None understood better than Jefferson—it was the first principle of his whole political system—that there must be some basis of agreement amongst citizens as to what is right and what is wrong, and that what the consensus of citizens regards as wrong must be punished by the law.
All that the doctrine of the Secular State asserted was that such general agreement among citizens need not include, as in most modern States it obviously does not include, an agreement on the subject of religion. Religion is, so to speak, left out of the Social Contract, and consequently each individual retains his natural liberty to entertain and promulgate what views he likes concerning it, so long as such views do not bring him into conflict with those general principles of morality, patriotism and social order upon which the citizens of the State are agreed, and which form the basis of its laws.
The public mind of America was for the most part well prepared for the application of this principle.

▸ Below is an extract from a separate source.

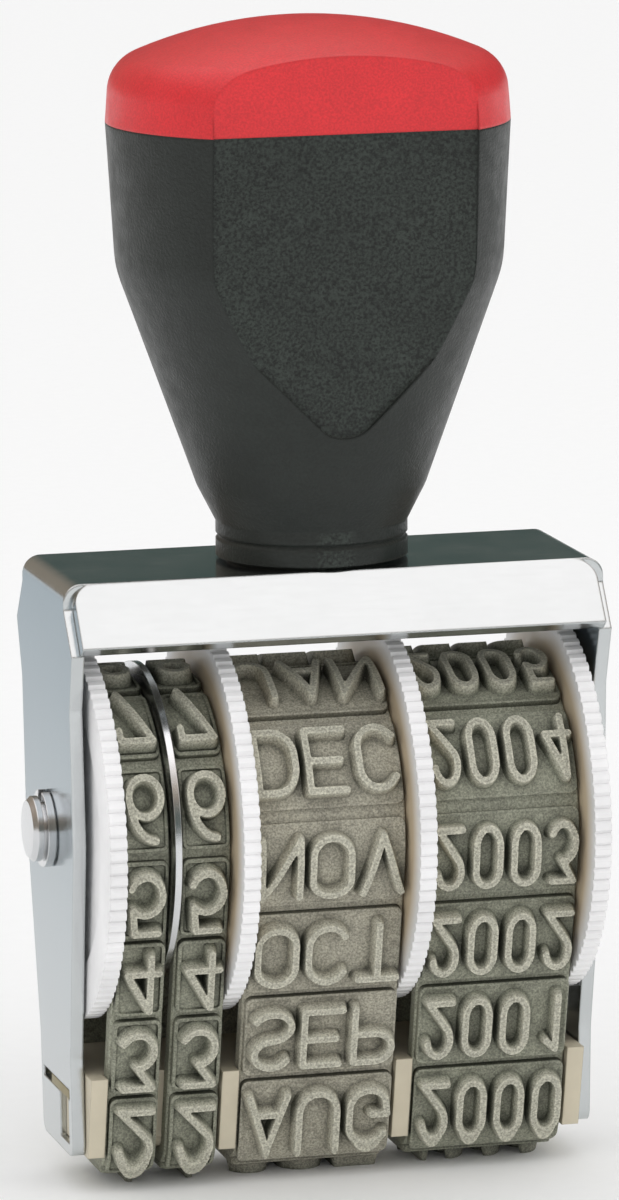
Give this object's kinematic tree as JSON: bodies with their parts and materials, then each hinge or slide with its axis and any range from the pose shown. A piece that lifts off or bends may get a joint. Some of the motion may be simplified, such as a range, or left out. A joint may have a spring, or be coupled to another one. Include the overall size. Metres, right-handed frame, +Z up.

We have already noted how the first experiment in the purely secular organization of society had been made in the Catholic colony of Maryland and the Quaker colony of Pennsylvania. The principle was now applied in its completeness to one State after another. The Episcopalian establishment of Jefferson’s own State was the first to fall; the other States soon followed the example of Virginia.
At the same time penalties or disabilities imposed as a consequence of religious opinions were everywhere abrogated. Only in New England was there any hesitation. The Puritan States did not take kindly to the idea of tolerating Popery.
In the early days of the revolution their leaders had actually made it one of the counts of their indictment against the British Government that that Government had made peace with Anti-Christ in French Canada—a fact remembered to the permanent hurt of the Confederacy when the French Canadians were afterwards invited to make common cause with the American rebels.
But the tide was too strong even for Calvinists to resist; the equality of all religions before the law was recognized in every State, and became, as it remains to-day, a fundamental part of the American Constitution.
It may be added that America affords the one conspicuous example of the Secular State completely succeeding.
In France, where the same principles were applied under the same inspiration, the ultimate result was something wholly different: an organized Atheism persecuting the Christian Faith [emphasis mine].